**TASK**
Both the line containing "Write part 4" and the line containing "self.thicknesses = []" belong in the answer, along with every line between them; print exactly those.

**RECORDS PROVIDED**
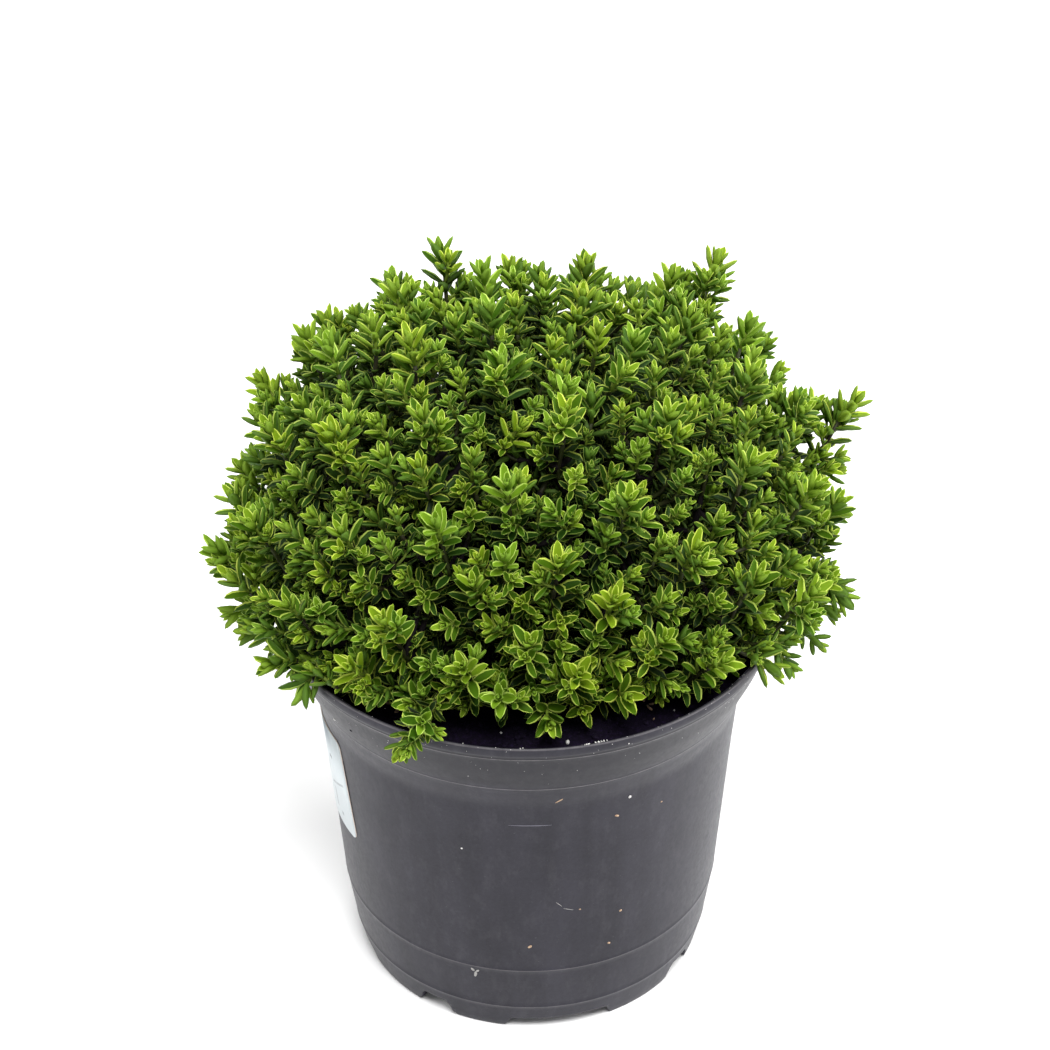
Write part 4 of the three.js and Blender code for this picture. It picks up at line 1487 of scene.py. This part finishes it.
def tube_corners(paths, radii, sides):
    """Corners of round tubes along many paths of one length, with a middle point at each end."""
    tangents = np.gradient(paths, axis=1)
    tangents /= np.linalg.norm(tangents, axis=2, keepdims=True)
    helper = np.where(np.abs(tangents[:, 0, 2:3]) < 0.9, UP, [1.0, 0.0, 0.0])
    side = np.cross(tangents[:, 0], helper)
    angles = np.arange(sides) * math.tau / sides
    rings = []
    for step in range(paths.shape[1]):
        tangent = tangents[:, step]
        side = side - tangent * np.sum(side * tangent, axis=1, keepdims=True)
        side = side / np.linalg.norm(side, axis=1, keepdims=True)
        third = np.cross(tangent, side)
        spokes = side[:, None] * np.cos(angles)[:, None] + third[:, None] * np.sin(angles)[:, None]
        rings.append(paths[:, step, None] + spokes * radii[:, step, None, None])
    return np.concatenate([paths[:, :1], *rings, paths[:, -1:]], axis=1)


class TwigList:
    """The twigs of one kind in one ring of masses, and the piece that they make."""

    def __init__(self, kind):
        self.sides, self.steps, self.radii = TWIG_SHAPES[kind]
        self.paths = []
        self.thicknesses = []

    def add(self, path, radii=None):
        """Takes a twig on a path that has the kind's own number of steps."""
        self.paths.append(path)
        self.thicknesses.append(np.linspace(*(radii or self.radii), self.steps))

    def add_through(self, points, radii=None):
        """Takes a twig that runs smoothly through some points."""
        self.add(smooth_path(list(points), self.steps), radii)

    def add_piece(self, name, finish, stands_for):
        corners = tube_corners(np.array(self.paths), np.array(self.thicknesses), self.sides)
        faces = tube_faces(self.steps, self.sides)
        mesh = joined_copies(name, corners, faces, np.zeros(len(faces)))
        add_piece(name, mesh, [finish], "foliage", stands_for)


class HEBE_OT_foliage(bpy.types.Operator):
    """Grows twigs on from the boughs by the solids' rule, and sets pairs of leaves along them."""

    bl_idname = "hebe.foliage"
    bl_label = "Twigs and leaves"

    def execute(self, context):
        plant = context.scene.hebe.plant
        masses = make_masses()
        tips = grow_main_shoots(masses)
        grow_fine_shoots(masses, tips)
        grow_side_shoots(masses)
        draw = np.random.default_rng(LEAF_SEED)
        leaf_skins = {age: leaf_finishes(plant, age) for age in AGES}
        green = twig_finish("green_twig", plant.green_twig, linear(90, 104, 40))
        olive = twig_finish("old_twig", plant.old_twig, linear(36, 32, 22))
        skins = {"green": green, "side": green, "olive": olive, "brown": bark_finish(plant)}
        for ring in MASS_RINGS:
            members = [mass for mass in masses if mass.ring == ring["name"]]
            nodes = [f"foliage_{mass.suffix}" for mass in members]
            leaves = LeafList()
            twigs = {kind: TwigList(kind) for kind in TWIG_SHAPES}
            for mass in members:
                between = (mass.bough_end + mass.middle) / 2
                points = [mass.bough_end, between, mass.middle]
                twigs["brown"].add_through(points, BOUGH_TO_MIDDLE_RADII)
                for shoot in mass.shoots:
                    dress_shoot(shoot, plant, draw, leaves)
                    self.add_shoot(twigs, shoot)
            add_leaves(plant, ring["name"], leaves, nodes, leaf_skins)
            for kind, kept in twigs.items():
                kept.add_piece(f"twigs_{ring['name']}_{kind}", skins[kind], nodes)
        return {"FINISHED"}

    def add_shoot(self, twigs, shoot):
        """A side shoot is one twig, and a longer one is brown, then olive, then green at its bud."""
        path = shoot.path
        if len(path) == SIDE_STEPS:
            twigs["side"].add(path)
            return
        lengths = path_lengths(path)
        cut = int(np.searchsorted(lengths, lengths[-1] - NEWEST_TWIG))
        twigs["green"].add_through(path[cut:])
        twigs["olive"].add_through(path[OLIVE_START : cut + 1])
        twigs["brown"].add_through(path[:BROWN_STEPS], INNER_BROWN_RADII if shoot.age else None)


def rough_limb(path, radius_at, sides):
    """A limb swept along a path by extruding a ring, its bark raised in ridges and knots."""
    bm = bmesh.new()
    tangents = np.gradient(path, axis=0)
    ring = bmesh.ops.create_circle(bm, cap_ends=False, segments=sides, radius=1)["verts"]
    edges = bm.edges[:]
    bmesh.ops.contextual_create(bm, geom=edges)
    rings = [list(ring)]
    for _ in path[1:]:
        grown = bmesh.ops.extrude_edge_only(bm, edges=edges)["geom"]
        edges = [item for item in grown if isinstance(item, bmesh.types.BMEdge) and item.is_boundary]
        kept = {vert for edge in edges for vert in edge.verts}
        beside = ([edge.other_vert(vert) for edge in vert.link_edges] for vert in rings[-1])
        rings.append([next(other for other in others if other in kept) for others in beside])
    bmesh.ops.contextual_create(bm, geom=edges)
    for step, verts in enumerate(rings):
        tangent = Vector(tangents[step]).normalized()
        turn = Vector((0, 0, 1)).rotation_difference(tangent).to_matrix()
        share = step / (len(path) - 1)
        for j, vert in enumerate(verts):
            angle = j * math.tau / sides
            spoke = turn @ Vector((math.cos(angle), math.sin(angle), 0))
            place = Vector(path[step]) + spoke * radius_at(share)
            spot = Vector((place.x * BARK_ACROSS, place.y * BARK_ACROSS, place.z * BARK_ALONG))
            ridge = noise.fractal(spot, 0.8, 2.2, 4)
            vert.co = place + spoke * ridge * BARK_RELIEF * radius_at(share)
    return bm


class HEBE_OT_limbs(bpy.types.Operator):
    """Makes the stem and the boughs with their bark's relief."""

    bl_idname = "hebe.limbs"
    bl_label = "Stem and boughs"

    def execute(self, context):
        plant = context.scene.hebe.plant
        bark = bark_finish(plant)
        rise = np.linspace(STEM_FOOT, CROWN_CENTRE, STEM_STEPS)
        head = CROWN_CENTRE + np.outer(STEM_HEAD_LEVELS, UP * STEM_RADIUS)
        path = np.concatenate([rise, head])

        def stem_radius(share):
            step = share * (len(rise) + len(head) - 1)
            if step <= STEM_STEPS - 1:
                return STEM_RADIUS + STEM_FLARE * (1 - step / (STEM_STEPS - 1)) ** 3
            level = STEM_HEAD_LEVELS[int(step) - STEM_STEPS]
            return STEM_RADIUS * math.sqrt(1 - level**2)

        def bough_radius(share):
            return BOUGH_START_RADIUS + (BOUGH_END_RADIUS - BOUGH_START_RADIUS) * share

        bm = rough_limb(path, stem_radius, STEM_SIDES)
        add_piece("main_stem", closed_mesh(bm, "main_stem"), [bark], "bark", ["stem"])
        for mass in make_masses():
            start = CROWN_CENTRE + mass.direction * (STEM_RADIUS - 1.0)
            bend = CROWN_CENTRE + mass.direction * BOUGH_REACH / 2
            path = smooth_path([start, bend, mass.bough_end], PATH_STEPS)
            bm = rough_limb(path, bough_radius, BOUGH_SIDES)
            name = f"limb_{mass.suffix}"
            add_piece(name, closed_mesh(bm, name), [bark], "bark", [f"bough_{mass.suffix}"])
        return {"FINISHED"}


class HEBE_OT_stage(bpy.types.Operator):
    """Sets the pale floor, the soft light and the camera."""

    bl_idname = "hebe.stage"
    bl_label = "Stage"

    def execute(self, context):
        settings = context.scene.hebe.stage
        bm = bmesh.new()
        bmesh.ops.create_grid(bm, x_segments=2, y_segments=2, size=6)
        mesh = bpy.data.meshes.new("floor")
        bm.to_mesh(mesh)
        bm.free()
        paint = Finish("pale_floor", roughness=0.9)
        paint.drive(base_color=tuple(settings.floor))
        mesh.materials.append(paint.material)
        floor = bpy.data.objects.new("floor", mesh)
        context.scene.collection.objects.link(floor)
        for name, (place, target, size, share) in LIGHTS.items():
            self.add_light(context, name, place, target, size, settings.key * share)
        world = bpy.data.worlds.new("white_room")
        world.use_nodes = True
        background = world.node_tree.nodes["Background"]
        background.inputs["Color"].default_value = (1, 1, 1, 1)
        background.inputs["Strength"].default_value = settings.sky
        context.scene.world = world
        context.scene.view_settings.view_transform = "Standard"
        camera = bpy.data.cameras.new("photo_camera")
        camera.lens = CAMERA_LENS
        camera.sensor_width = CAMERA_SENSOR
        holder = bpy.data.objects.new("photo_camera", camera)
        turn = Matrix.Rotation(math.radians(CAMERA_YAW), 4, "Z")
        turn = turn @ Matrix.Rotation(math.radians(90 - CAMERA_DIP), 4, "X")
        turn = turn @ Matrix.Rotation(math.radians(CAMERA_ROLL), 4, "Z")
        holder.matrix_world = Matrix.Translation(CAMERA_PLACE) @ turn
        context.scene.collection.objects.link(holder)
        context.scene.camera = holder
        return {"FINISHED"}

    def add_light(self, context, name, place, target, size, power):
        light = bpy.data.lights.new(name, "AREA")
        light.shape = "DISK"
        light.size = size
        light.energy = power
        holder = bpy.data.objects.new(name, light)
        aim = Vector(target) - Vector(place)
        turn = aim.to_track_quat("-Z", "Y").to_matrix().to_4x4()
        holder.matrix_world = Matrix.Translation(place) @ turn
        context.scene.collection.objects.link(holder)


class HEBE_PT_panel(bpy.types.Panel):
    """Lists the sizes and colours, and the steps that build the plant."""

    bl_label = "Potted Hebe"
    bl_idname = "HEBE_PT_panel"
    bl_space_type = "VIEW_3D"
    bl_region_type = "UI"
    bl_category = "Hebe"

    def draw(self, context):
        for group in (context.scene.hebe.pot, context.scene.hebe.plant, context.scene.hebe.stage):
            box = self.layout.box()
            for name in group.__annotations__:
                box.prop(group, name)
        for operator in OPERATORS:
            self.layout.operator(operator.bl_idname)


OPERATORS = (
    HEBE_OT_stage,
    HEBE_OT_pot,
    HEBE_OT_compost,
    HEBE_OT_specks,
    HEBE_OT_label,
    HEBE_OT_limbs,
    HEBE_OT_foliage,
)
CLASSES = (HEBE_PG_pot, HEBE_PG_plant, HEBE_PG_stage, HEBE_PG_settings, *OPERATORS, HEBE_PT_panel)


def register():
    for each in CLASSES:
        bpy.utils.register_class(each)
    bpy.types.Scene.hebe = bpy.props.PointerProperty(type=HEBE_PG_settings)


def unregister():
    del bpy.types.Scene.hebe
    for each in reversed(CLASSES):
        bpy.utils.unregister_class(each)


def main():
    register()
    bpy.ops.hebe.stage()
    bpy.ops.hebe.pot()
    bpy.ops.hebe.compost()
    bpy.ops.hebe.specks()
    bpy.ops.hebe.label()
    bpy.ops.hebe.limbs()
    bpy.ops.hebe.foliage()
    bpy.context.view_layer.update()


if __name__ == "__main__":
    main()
==
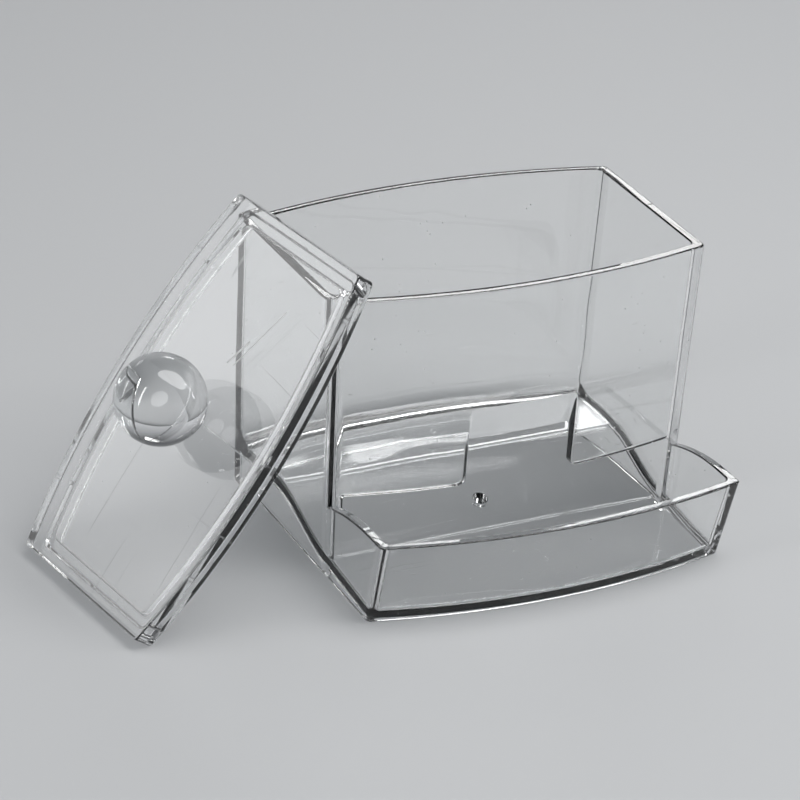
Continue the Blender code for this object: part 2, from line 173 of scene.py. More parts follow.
--
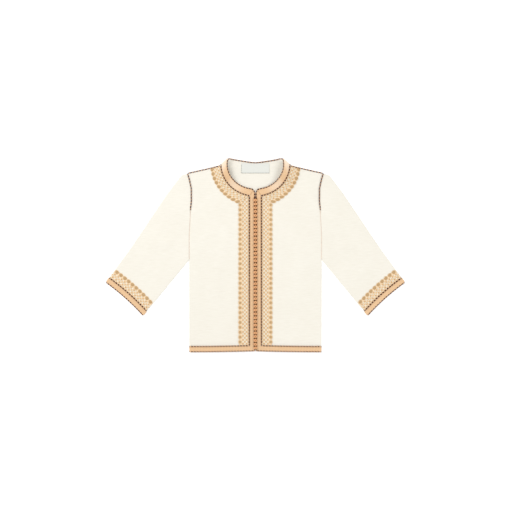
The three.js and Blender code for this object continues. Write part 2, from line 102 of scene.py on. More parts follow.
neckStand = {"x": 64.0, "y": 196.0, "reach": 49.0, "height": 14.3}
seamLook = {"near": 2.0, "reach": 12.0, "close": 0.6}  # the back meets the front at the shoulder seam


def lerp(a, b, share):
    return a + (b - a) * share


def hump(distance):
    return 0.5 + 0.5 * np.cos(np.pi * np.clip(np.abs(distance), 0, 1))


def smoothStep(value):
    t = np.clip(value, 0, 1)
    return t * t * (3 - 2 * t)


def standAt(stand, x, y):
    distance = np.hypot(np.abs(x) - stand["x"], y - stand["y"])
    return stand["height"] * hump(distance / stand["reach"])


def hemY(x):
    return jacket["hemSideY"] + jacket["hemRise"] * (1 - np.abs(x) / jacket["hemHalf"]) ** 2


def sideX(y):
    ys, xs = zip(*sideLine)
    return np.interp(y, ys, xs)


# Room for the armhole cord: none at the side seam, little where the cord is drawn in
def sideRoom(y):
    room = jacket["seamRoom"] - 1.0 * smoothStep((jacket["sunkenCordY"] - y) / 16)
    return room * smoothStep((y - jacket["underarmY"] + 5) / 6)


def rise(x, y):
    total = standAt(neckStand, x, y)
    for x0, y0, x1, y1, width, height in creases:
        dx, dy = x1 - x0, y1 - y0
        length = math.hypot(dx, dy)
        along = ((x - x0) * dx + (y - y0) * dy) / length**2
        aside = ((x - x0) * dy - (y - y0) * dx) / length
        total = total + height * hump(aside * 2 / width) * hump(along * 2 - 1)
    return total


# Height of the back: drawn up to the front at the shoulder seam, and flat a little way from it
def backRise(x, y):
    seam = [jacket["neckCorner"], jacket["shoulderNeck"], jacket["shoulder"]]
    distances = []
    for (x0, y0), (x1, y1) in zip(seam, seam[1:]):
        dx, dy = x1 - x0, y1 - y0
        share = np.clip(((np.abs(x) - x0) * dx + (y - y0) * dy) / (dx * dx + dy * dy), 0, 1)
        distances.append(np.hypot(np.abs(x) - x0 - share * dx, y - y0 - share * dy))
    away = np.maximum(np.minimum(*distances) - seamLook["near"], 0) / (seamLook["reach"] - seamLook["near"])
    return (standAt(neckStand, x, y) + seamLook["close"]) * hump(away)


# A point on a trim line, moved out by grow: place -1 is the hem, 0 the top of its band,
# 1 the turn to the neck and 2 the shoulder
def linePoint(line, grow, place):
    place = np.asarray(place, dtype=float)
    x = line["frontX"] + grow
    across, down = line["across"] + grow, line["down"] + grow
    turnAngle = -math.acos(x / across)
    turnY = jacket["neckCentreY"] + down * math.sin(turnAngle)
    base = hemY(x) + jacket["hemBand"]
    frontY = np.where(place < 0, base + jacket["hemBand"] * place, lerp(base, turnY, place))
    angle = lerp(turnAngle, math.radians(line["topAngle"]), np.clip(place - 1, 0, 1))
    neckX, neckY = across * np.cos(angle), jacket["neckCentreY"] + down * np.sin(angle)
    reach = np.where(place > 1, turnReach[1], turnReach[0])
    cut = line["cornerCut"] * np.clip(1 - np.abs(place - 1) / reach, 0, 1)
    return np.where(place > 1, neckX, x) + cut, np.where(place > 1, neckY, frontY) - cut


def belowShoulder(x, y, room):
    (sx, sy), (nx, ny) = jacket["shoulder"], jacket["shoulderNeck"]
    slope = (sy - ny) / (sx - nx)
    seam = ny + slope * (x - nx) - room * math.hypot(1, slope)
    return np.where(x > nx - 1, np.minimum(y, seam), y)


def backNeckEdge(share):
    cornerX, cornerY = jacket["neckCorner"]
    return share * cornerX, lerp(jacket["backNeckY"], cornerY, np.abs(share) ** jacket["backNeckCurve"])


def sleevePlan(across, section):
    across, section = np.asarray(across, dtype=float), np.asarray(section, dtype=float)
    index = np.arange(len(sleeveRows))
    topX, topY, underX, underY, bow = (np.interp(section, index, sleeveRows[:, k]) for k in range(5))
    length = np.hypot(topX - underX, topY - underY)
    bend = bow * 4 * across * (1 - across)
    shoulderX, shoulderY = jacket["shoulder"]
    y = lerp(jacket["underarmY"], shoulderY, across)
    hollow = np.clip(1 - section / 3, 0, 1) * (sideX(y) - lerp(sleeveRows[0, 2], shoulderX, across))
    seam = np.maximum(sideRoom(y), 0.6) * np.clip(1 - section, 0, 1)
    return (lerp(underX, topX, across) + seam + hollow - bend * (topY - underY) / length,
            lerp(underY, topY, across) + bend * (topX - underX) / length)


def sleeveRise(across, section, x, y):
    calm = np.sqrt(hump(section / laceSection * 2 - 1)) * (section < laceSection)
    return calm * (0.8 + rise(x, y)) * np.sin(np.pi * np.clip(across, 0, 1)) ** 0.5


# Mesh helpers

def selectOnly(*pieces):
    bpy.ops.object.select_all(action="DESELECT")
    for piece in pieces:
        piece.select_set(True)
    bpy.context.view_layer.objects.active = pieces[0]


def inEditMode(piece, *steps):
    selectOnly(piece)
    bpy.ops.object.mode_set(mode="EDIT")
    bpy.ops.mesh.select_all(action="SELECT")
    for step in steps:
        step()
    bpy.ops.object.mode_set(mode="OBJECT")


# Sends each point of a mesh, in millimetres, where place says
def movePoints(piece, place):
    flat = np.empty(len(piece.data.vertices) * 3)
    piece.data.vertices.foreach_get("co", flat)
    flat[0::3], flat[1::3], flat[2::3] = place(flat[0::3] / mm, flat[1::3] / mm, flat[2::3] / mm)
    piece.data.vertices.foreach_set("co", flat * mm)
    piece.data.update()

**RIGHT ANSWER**
Write part 4 of the three.js and Blender code for this picture. It picks up at line 1487 of scene.py. This part finishes it.
def tube_corners(paths, radii, sides):
    """Corners of round tubes along many paths of one length, with a middle point at each end."""
    tangents = np.gradient(paths, axis=1)
    tangents /= np.linalg.norm(tangents, axis=2, keepdims=True)
    helper = np.where(np.abs(tangents[:, 0, 2:3]) < 0.9, UP, [1.0, 0.0, 0.0])
    side = np.cross(tangents[:, 0], helper)
    angles = np.arange(sides) * math.tau / sides
    rings = []
    for step in range(paths.shape[1]):
        tangent = tangents[:, step]
        side = side - tangent * np.sum(side * tangent, axis=1, keepdims=True)
        side = side / np.linalg.norm(side, axis=1, keepdims=True)
        third = np.cross(tangent, side)
        spokes = side[:, None] * np.cos(angles)[:, None] + third[:, None] * np.sin(angles)[:, None]
        rings.append(paths[:, step, None] + spokes * radii[:, step, None, None])
    return np.concatenate([paths[:, :1], *rings, paths[:, -1:]], axis=1)


class TwigList:
    """The twigs of one kind in one ring of masses, and the piece that they make."""

    def __init__(self, kind):
        self.sides, self.steps, self.radii = TWIG_SHAPES[kind]
        self.paths = []
        self.thicknesses = []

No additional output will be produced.